The United Kingdom could slash its foreign aid funding to some of the world’s most destitute countries by more than a half, a leaked report containing discussions between Foreign Office officials revealed on Friday.
Outlining the details of talks in the last three weeks, the document reportedly marked “official sensitive” seen by openDemocracy suggests that cuts include reducing the aid programme to Somalia by 60% and to South Sudan by 59%.
The reduction of support to Syria is reported at 67%, 63% to Libya, as well as 58% of Nigeria’s current aid budget.
It also includes cuts of 50% in the west Balkans, and 60% in the Democratic Republic of the Congo (DRC). Britain’s support to the Sahel will also be reduced from £340m to £23m.
Cuts of 45% to war-torn Yemen were also discussed at official meetings, ultimately lower than was later announced.
The report offers potential insight into the scale of reductions contained in the UK government’s drive to cut aid spending this year. Westminster has said it will drop its funding from the legal target of 0.7% of gross national income (GNI) to 0.5%.
Over a two-year period, the budget is set to decline from £15 billion to £10 billion.
Citing the cost of the coronavirus response, the Foreign Office said that the “seismic impact of the pandemic on the UK economy has forced us to take tough decisions, including temporarily reducing the amount we spend on aid”.

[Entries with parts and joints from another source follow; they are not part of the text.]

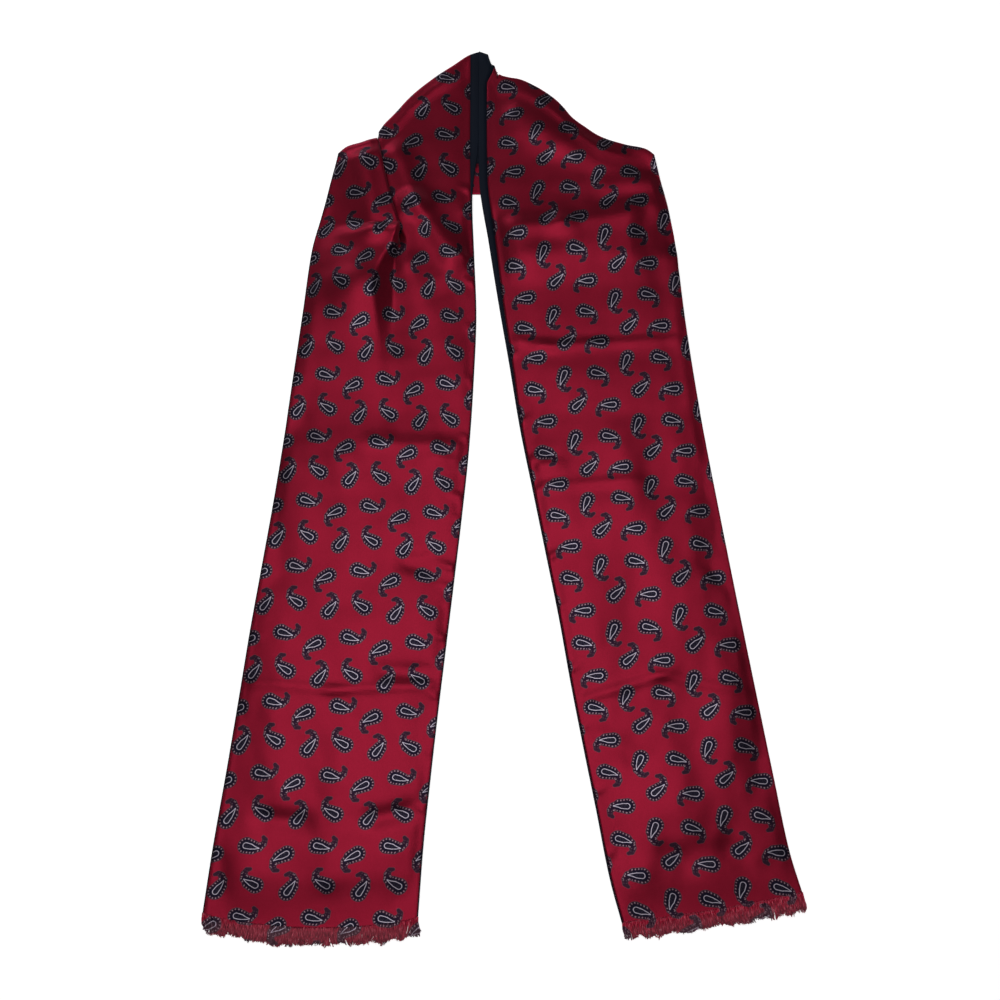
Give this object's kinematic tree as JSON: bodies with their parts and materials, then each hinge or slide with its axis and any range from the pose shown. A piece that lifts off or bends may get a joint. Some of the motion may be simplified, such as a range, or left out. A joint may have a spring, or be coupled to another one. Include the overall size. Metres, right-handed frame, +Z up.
{
  "type": "silk scarf",
  "caption": "Long lined silk scarf laid flat in an inverted V, turned under at the neck, with a printed face, a plain dark lining, a shoulder pleat and short fringed ends.",
  "frame": {"origin": "middle of the laid scarf's bounding box in X and Y, on the surface that it lies on", "axes": "+Z up from the surface, +Y from the fringed ends up to the neck fold, +X to the right as seen from above"},
  "size_m": [0.5258, 0.8634, 0.0141],
  "materials": {
    "silk": "silk twill with a soft sheen, crimson with a small dark paisley print",
    "lining": "matt dark navy lining cloth",
    "fringe": "loose threads of the silk and the lining, crimson with dull brown tips"
  },
  "bodies": {
    "root": {"silk_left_tail": "silk", "silk_right_tail": "silk", "silk_neck": "silk", "lining_left_tail": "lining", "lining_right_tail": "lining", "lining_neck": "lining", "fringe_left_end": "fringe", "fringe_right_end": "fringe"}
  },
  "joints": []
}
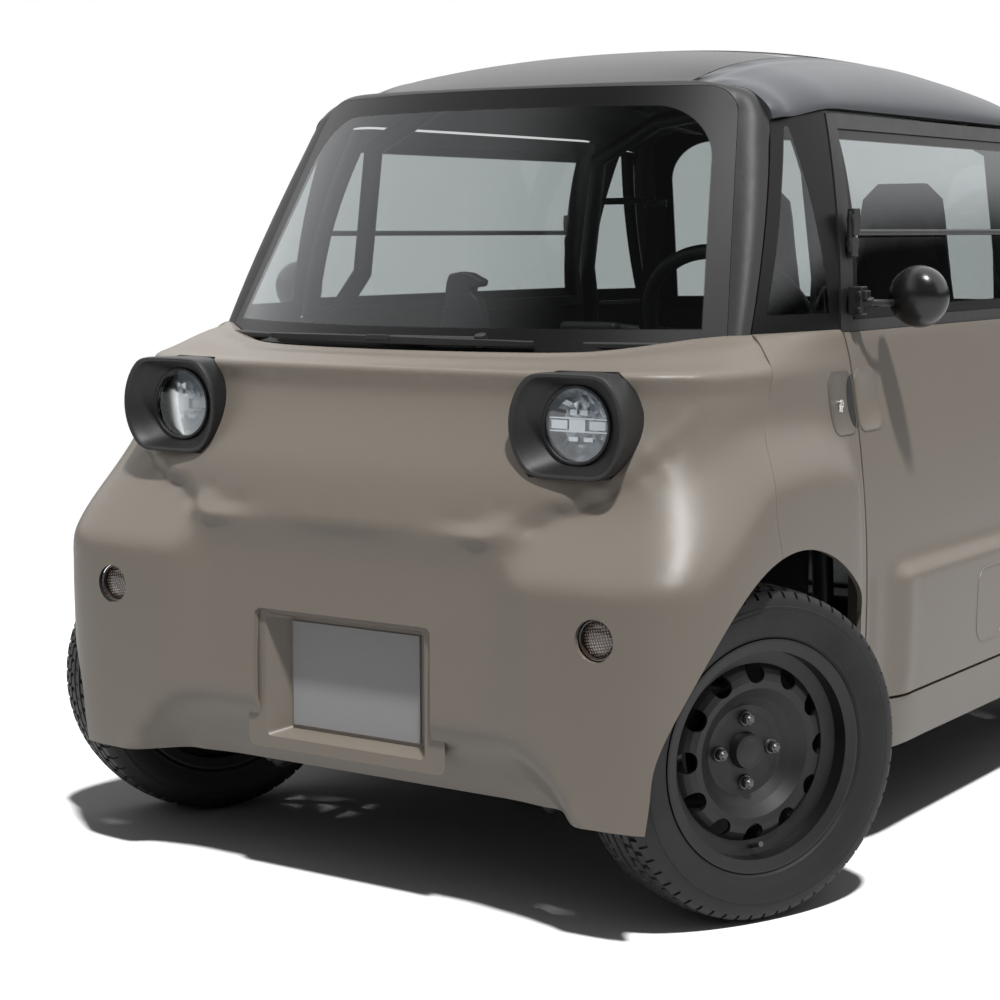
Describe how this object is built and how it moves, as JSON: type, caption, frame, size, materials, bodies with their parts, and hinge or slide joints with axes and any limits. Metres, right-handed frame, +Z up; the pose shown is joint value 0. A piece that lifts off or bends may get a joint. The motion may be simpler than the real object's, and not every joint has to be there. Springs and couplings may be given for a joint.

“We are still working through what this means for individual programmes and decisions have not yet been made”, a spokesman told The Guardian.
While the government is confident the move is popular among the public, the push to reduce foreign aid is nevertheless facing an internal Tory backlash.
“The foreign secretary assured parliament that he would protect seven strategic priorities from cuts, including humanitarian relief. He also told the select committee he would reply to the former solicitor general’s determination that cuts would be unlawful without a change to legislation”, former international development secretary Andrew Mitchell told MPs this week.
“Nothing like what is being suggested here should be considered until parliament has given its express consent, which I rather doubt will be forthcoming”.
Earlier this week, the government said it would be reducing aid to Yemen by 59% despite the ongoing famine situation, and what the United Nations (UN) describes as “the world’s worst humanitarian crisis”.
UN secretary-general, António Guterres, dubbed the general cut in UN aid this year as “a death sentence”.